TO BE DONE: Gather each line in the entries that includes the string "hinge".

EXERCISE INPUT:
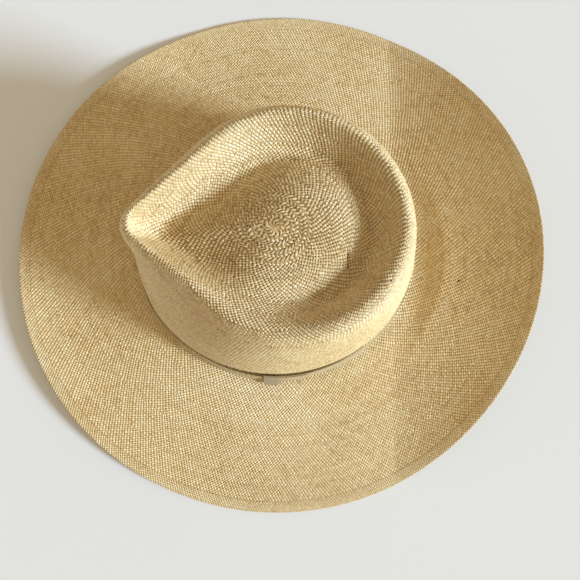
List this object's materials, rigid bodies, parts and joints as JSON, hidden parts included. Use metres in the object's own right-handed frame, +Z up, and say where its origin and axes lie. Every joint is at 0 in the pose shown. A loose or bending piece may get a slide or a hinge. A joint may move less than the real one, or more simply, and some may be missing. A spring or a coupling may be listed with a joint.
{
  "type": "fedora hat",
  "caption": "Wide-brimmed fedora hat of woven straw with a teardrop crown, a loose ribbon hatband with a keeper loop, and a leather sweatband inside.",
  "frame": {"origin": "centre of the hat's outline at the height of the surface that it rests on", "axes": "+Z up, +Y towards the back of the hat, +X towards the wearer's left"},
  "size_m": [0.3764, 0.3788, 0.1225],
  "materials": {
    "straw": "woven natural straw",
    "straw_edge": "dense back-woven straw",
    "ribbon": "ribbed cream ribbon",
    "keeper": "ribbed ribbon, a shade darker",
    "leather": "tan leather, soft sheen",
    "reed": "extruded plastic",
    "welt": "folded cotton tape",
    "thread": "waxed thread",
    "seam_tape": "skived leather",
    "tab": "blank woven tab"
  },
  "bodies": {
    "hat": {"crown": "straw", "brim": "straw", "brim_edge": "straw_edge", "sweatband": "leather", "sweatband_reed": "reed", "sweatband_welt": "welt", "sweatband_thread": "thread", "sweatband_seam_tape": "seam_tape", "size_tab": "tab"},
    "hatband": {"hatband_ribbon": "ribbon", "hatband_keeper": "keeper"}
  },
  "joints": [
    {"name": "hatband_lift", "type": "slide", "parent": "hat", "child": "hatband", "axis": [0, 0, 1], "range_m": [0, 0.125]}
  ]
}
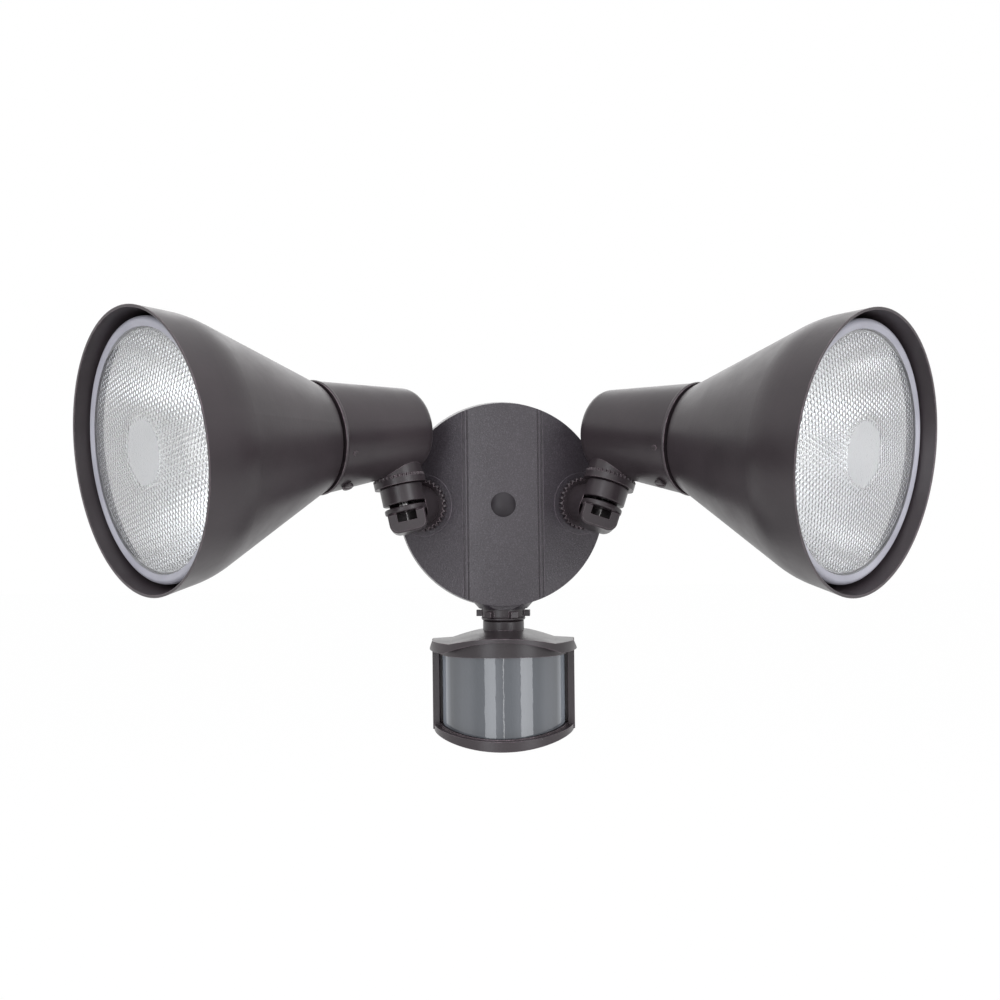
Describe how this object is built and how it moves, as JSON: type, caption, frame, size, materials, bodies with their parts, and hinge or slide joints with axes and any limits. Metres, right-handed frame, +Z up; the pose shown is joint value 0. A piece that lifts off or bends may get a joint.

SOLVED PROBLEM:
List this object's materials, rigid bodies, parts and joints as JSON, hidden parts included. Use metres in the object's own right-handed frame, +Z up, and say where its origin and axes lie. Every joint is at 0 in the pose shown. A loose or bending piece may get a slide or a hinge. A joint may move less than the real one, or more simply, and some may be missing. A spring or a coupling may be listed with a joint.
Describe how this object is built and how it moves, as JSON: type, caption, frame, size, materials, bodies with their parts, and hinge or slide joints with axes and any limits. Metres, right-handed frame, +Z up; the pose shown is joint value 0. A piece that lifts off or bends may get a joint.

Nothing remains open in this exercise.